Callan is currently a part-time student in his second year of the program, with plans to graduate in spring 2023. He and his cohort are working on their applied project, which is a two-year project that culminates in a report that provides water management recommendations to community leaders.
“There’s six of us and we function like a lot of other professional teams I’ve participated on,” Callan said of his cohort. This WRM team is focused on improving water quality in the Lake Wingra watershed by promoting effective green infrastructure (GI) projects. “So far, we’ve talked with a number of stakeholders that have been working on that very same objective in order to find a niche for us to support their efforts. There are governmental organizations, neighborhood associations, nonprofits that all have an interest in and have been working toward that very same objective and what we’ve tried to do is develop a project that supports all of those efforts without taking any of the responsibilities away from those other entities. It’s really looking at trying to enhance those efforts and yet gain the knowledge and experience to feel like you’re doing something productive as a cohort to accomplish that goal.”
In the coming months, Callan and his cohort will be finalizing their survey results and data analysis, then compiling their report, but Callan is also thinking about how he can apply this to his current role with the DNR.
“Professionally, I’m very happy with where I’m at. My team of experts has diverse responsibilities and often deals with high-profile and controversial projects,” Callan said. “I’m trying to take advantage of all the different experiences, through coursework, this practicum project, and other activities to gain new knowledge. I would say that it’s really kind of expanded my perspective. A lot of what I do professionally is so focused on meeting statutory requirements, overseeing the regulated community, and making sure projects are completed in compliance with those requirements. It’s difficult sometimes to pull back from that focus, to really ask questions like are we doing the right work, or is it or is there a better way to do what we’re doing? Can we get better results or make better decisions? And so, I think that’s where kind of this educational experience has opened up some additional opportunities to gain insights.”

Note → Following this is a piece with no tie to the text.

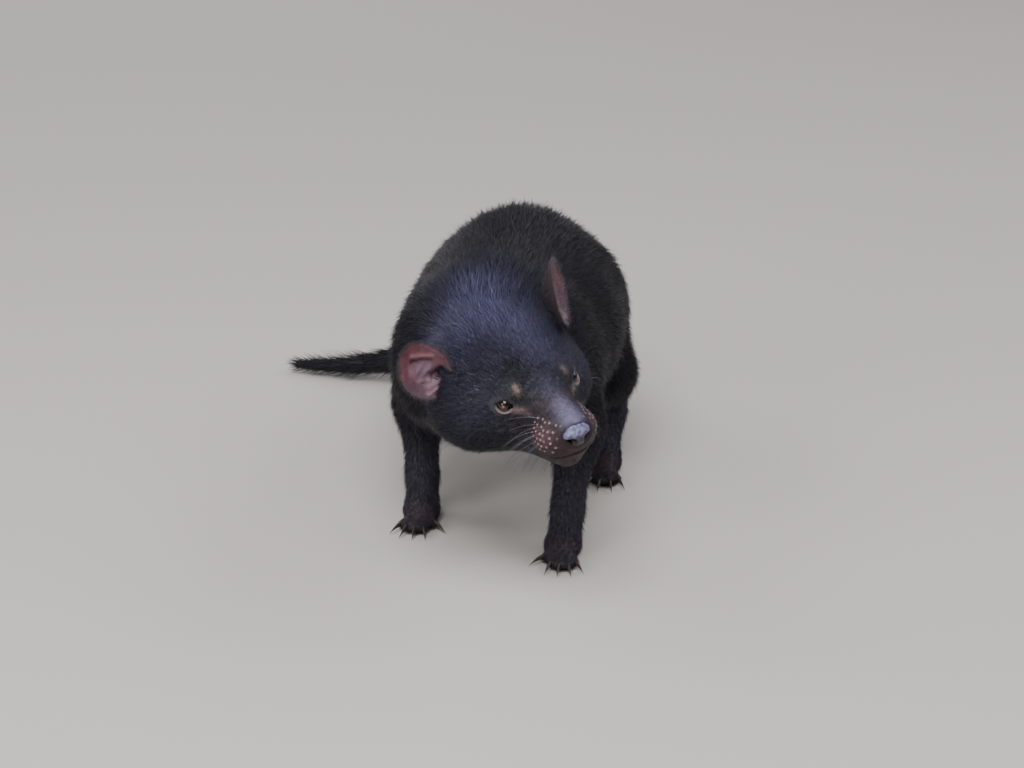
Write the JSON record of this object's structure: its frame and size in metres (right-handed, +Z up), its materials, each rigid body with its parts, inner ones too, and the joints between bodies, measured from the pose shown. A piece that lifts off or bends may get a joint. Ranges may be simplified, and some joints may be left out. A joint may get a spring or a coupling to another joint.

For professionals or undergraduate students considering returning to graduate school or taking another big step in their life, Callan says, if there’s one thing he’s learned during his journey, it’s to not shy away from a challenge.
“I think oftentimes people get intimidated and tend to shy away from really difficult tasks.” Callan said. “It’s something that took me a while to learn, that you want to take advantage of those really challenging situations when they present themselves because they offer the most opportunity for fulfillment and satisfaction.”